# TO BE DONE:
Where a line holds "from", copy it.

# RECORDED INFORMATION:
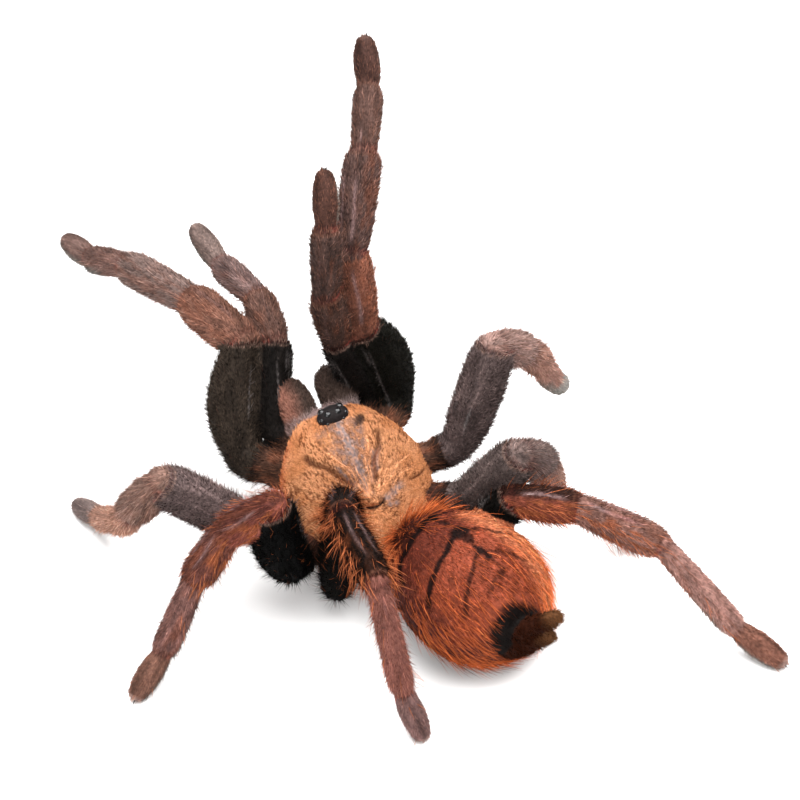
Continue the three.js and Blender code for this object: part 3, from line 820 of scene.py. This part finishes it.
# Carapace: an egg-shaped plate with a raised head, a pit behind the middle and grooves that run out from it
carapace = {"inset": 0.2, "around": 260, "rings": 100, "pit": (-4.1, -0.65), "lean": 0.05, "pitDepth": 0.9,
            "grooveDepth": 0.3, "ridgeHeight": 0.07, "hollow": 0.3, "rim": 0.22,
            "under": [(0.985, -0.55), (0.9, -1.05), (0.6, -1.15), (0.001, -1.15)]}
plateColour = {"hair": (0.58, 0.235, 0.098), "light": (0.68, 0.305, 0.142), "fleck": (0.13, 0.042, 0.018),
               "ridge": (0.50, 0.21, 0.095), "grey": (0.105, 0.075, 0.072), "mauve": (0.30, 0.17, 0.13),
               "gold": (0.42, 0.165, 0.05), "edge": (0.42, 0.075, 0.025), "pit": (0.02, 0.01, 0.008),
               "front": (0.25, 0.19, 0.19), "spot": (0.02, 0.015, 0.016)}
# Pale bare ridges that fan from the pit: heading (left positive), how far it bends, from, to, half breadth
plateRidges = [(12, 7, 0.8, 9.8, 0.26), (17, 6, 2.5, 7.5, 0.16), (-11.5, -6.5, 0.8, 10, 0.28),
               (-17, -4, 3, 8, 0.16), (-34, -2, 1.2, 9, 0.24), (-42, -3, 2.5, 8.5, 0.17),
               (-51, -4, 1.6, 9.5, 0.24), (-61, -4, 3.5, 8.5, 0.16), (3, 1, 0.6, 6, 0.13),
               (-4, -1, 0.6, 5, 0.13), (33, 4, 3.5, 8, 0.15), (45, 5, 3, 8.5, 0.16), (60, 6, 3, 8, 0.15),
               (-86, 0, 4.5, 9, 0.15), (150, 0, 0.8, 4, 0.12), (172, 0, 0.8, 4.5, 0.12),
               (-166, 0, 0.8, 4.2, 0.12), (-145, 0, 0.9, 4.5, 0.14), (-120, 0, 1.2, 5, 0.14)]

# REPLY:
Continue the three.js and Blender code for this object: part 3, from line 820 of scene.py. This part finishes it.
# Carapace: an egg-shaped plate with a raised head, a pit behind the middle and grooves that run out from it
# Pale bare ridges that fan from the pit: heading (left positive), how far it bends, from, to, half breadth